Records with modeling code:
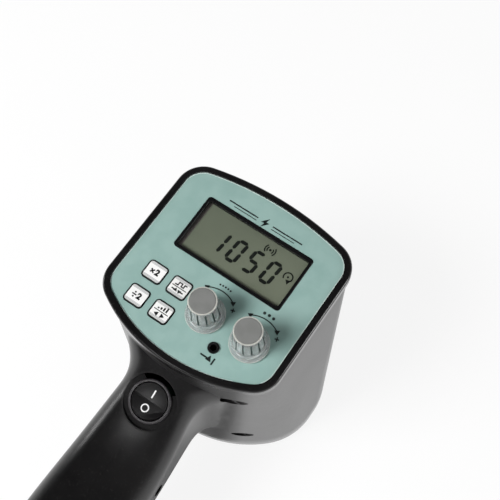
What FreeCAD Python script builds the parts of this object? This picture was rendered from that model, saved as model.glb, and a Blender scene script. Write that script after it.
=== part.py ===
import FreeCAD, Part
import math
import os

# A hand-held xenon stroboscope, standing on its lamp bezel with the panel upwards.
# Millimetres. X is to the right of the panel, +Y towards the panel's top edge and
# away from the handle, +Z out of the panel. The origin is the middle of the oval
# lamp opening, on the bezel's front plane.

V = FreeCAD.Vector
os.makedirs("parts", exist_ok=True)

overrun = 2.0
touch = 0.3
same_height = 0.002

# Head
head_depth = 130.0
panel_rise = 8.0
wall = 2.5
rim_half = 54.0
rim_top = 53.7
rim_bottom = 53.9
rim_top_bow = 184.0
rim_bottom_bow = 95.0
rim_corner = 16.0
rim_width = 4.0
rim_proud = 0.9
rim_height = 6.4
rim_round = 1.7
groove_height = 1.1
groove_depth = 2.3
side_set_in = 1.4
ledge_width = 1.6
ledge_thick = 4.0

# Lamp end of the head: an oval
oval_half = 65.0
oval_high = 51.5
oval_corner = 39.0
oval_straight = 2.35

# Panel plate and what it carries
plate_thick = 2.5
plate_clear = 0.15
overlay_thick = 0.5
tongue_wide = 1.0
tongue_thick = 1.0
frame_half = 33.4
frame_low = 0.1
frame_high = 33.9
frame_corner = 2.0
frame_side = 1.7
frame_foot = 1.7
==
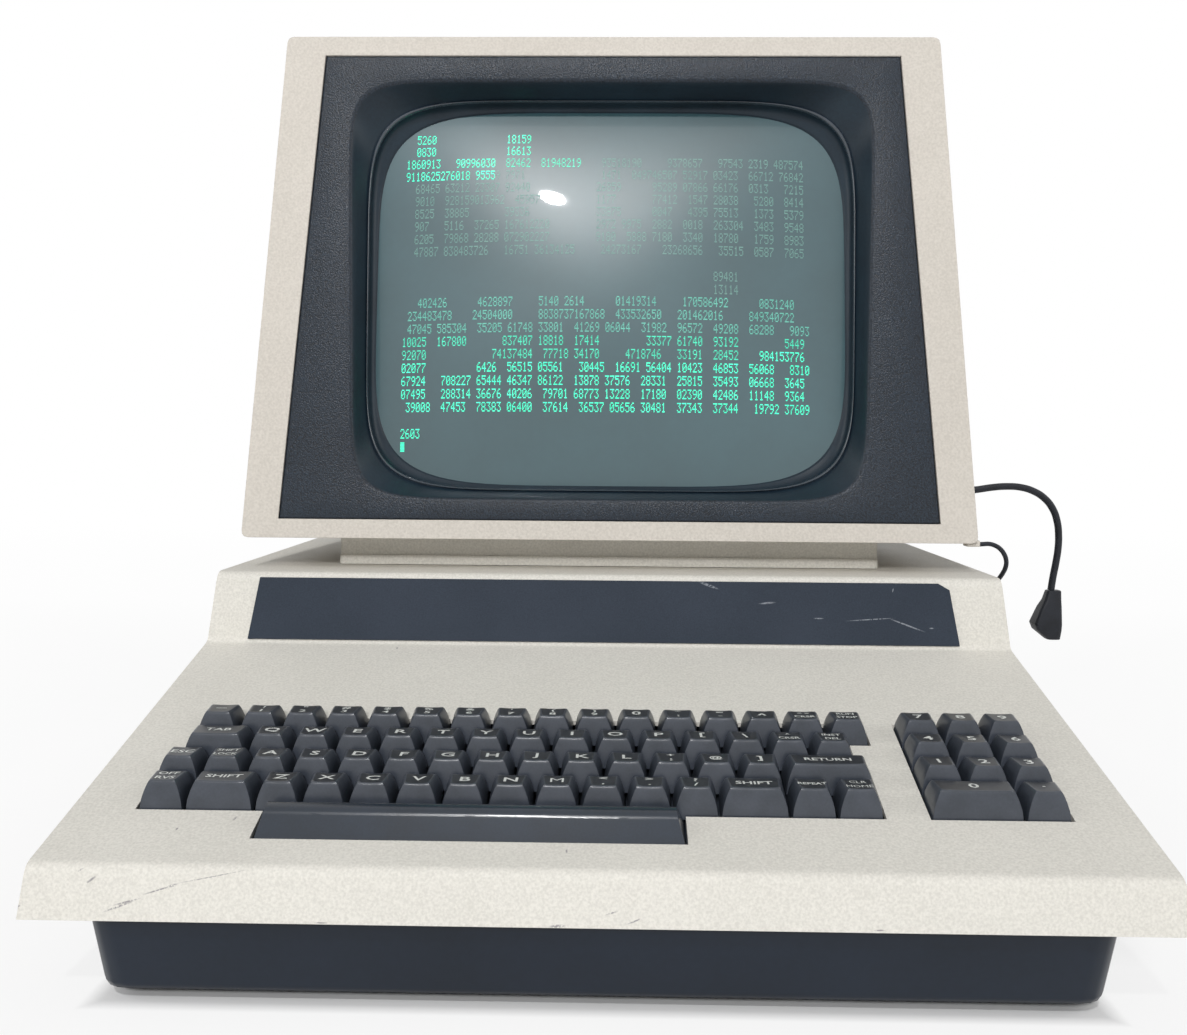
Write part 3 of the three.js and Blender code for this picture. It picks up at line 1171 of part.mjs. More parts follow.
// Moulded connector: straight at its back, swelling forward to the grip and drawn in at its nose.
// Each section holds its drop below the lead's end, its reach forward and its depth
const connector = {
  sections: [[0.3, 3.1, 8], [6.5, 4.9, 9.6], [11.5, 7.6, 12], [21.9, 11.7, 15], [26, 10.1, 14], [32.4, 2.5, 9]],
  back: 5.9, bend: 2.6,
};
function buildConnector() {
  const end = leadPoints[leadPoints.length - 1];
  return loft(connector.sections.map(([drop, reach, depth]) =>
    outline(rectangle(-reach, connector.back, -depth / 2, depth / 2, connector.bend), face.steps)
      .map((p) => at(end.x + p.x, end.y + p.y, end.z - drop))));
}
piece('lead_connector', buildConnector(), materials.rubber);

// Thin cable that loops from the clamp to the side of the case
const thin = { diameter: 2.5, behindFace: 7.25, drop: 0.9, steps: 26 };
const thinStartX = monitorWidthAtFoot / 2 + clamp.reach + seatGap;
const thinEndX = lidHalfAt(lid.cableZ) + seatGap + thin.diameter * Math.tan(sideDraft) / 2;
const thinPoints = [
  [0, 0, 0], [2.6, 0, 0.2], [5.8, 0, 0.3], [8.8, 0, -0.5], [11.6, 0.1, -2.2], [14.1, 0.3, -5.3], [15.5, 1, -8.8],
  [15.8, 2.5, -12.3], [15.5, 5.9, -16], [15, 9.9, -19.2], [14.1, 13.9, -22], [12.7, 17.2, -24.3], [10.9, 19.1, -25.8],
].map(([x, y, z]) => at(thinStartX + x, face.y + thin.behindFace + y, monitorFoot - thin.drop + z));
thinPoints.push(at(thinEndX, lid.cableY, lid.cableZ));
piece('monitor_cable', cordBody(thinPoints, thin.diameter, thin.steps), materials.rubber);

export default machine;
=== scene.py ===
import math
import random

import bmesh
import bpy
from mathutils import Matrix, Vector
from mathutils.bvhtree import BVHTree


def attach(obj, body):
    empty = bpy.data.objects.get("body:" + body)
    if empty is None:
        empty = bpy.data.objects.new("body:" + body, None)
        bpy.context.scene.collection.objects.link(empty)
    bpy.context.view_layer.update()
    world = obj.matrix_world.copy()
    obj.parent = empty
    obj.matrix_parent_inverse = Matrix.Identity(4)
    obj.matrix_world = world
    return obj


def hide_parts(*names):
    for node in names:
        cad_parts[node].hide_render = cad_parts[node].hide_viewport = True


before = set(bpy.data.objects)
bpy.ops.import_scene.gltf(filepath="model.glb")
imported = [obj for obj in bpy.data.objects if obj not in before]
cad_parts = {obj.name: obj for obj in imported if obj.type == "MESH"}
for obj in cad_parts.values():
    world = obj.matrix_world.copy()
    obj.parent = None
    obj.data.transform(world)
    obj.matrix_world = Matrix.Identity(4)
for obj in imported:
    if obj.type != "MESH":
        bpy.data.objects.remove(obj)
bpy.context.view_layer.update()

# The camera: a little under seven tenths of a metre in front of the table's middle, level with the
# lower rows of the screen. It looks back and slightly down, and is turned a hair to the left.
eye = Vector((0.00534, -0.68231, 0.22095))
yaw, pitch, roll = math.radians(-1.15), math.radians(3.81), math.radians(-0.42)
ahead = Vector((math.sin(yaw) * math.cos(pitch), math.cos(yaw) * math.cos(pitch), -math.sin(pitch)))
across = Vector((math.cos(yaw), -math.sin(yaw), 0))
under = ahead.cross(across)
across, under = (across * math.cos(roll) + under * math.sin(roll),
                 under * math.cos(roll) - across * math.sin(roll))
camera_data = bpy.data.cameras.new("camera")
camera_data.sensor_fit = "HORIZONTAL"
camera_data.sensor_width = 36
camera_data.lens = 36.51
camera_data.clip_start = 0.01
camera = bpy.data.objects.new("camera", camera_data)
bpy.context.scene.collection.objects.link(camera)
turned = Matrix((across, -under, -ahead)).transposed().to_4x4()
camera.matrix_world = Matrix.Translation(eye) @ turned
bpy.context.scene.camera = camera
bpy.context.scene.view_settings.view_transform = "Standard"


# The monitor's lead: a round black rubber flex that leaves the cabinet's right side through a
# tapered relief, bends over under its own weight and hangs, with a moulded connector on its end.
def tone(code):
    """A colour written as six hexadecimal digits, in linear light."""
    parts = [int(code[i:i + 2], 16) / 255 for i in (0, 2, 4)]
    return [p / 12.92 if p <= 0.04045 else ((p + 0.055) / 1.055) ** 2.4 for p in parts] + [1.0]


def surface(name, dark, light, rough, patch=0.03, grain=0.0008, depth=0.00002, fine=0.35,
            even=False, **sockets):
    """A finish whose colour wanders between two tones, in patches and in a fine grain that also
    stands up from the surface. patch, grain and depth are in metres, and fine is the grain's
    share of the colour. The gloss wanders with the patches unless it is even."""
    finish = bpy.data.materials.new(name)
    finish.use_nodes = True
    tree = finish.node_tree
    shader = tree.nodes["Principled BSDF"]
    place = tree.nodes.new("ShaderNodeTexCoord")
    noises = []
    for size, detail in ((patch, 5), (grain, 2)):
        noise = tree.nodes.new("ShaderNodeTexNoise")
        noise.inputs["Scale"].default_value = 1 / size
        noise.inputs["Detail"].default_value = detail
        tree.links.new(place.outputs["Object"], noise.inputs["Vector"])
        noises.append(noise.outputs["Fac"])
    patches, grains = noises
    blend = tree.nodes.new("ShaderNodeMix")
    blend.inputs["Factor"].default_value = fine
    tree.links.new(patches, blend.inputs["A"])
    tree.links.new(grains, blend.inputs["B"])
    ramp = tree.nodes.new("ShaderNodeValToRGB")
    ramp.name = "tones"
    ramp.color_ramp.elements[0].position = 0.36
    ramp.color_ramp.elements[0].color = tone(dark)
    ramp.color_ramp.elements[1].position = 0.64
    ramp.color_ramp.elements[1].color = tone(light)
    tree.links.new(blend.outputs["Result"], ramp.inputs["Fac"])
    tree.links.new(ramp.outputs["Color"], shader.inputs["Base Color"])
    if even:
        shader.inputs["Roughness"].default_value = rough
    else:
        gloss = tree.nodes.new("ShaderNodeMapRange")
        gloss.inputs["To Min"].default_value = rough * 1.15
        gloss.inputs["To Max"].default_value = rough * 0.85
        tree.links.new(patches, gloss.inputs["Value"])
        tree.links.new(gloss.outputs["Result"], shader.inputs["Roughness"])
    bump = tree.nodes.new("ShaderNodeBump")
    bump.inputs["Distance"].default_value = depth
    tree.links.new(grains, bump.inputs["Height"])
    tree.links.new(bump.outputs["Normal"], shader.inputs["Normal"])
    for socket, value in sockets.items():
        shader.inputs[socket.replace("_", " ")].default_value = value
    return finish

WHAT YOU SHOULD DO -
Find the word "from" in the records and pull out each line that has it.

TASK RESPONSE -
What FreeCAD Python script builds the parts of this object? This picture was rendered from that model, saved as model.glb, and a Blender scene script. Write that script after it.
# away from the handle, +Z out of the panel. The origin is the middle of the oval
// Thin cable that loops from the clamp to the side of the case
from mathutils import Matrix, Vector
from mathutils.bvhtree import BVHTree
    stands up from the surface. patch, grain and depth are in metres, and fine is the grain's